Australia’s 2.5 million smokers not jobless and dumb: research

Most Australian smokers are employed, in good health and have completed year 12, a study has found.

Most Australian smokers are employed, in good health and have completed year 12, a study has found. Photo: AAP

Australia’s 2.5 million daily smokers aren’t the jobless and dumb some would have them portrayed as and quit-smoking material needs to better reflect this, researchers say.

A first-of-its-kind national study released on Monday paints a clearer picture of how smoking affects the whole community.

About 70 per cent of daily smokers are in employment, about 76 per cent are in good physical and mental health and more than two-thirds completed year 12.

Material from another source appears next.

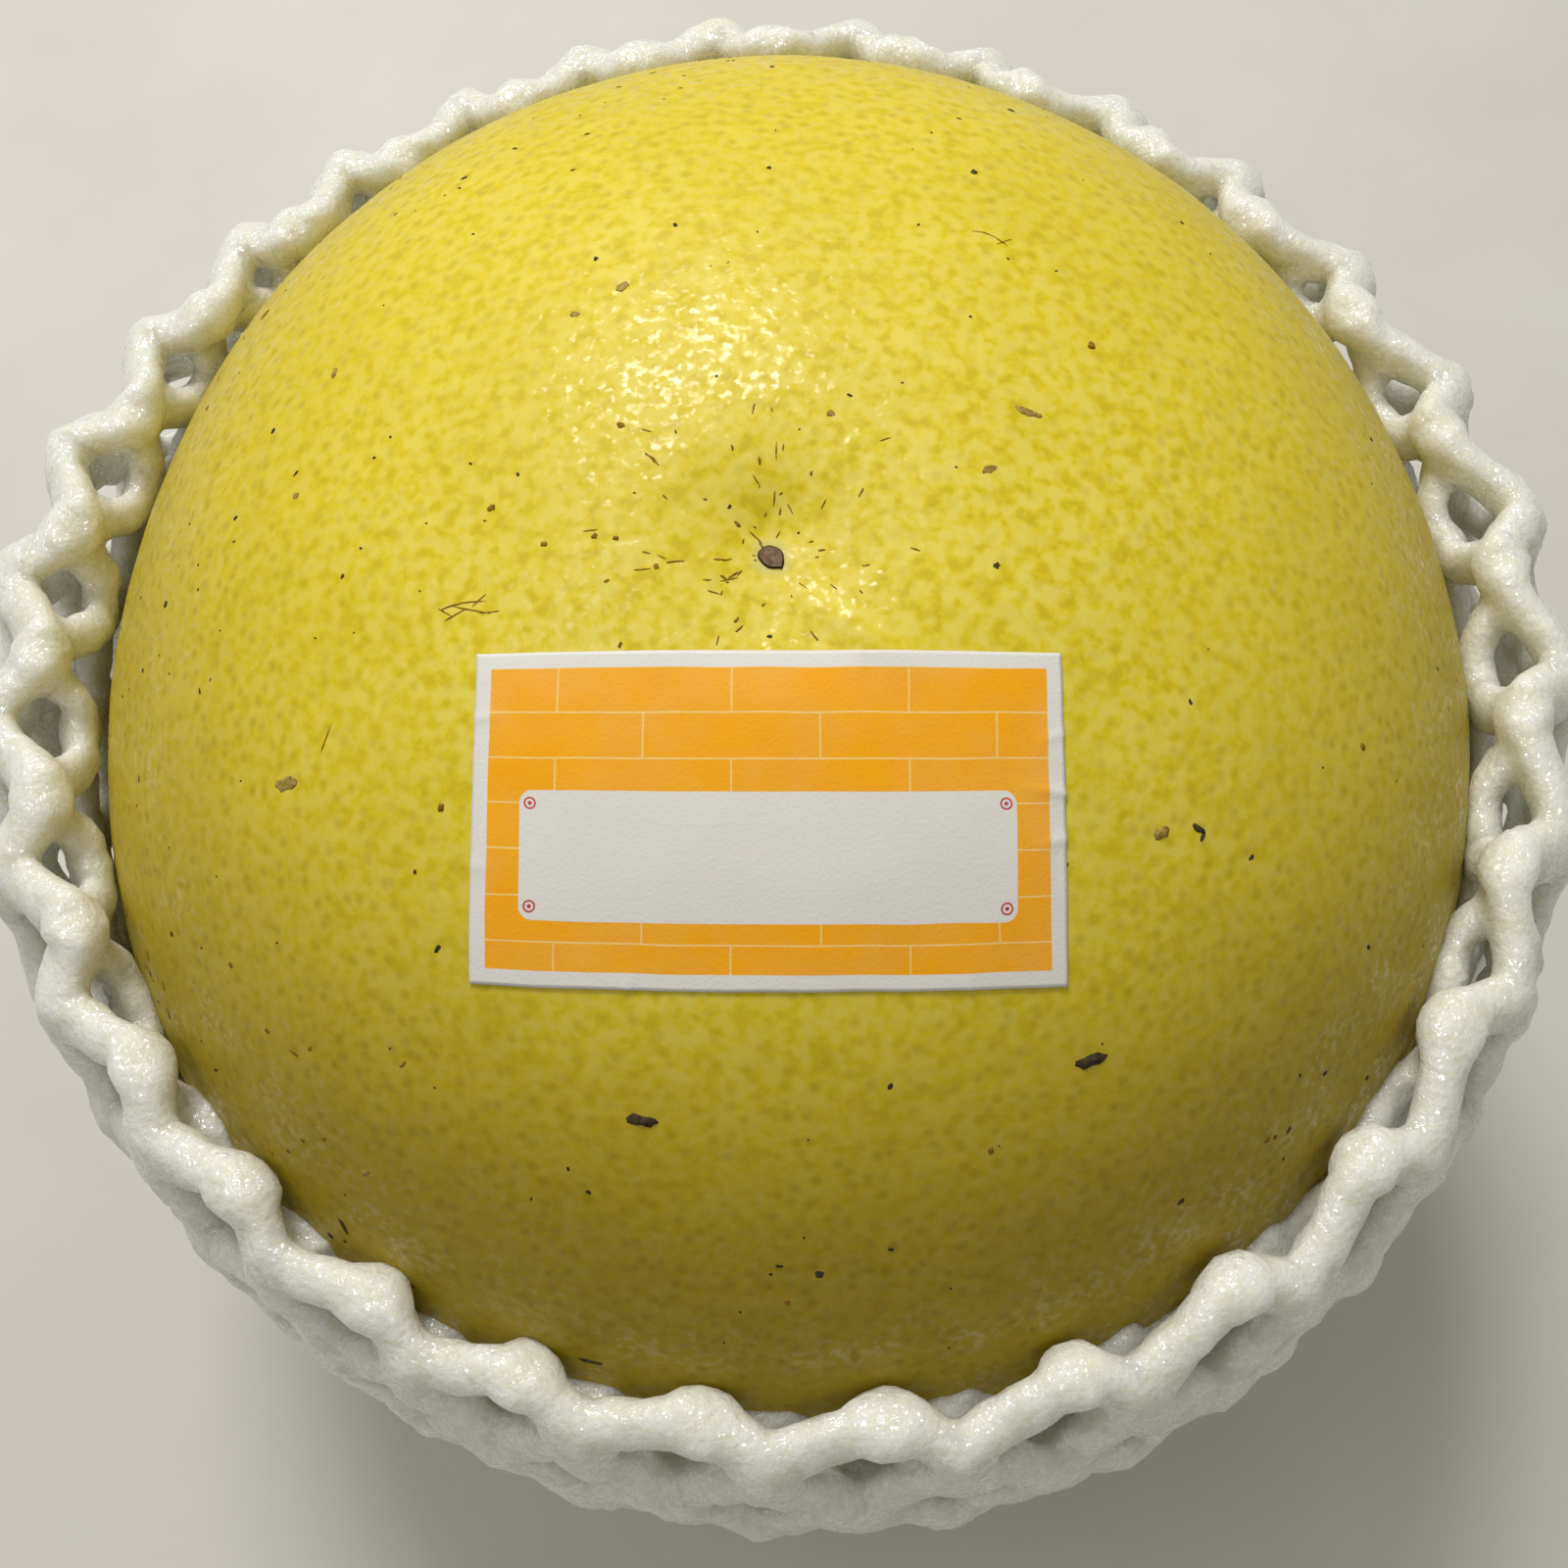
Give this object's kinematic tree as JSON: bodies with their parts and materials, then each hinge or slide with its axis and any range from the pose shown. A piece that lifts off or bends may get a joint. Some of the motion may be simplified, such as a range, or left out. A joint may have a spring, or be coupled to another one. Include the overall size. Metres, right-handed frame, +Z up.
{
  "type": "pomelo in a foam net cap",
  "caption": "Round yellow pomelo, blossom end up, with a paper label on its skin, seated in a white double-layer foam net cap that stands on a flat spot.",
  "frame": {"origin": "middle of the flat spot that the net cap stands on", "axes": "+Z up, through the middle of the net cap; the fruit's blossom end leans a little towards -Y, where the label is; +X to the right of the label"},
  "size_m": [0.1447, 0.1448, 0.1191],
  "materials": {
    "peel": "waxy citrus peel, dimpled with oil glands, satin",
    "paper": "coated label paper with a plain printed panel, satin",
    "foam": "expanded polyethylene foam, pearly and slightly translucent"
  },
  "bodies": {
    "root": {"fruit": "peel", "label": "paper", "foam_net": "foam"}
  },
  "joints": []
}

Men make up 60 per cent of smokers while 65 per cent live in major cities, and 92 per cent are non-Indigenous.

Previous studies have focused on the differences between smokers and non-smokers – highlighting worse health and lower socioeconomic status – but none had looked at who the smoking population was, study lead author Jessica Aw said.

“No other study nationally or internationally has sought to comprehensively understand this,” the Australian National University medical student said.

“Results from previous studies have described associations with smoking such as people who smoke are more likely to be living rurally, unemployed, uneducated, in poor mental health which can contribute to stigma.

“We now know the whole population of people who smoke are similar to the whole.”

The findings of the study, involving a nationally representative sample of 16,000 people using Australian Bureau of Statistics data, suggests the majority of smokers don’t “see themselves” in material and campaigns tackling tobacco.

The researchers say health messaging needs to be both broad as well as specific to priority populations such as Indigenous people, while not framing it as an issue particular to one group.

“Smoking remains Australia’s leading cause of premature death and disability, so it’s vital that we better understand who smokes and the reasons why they do,” co-author Professor Emily Banks said.

“These findings should reduce unfair stigma around smoking and support evidence-based tobacco control measures.”

The findings are published in the Medical Journal of Australia.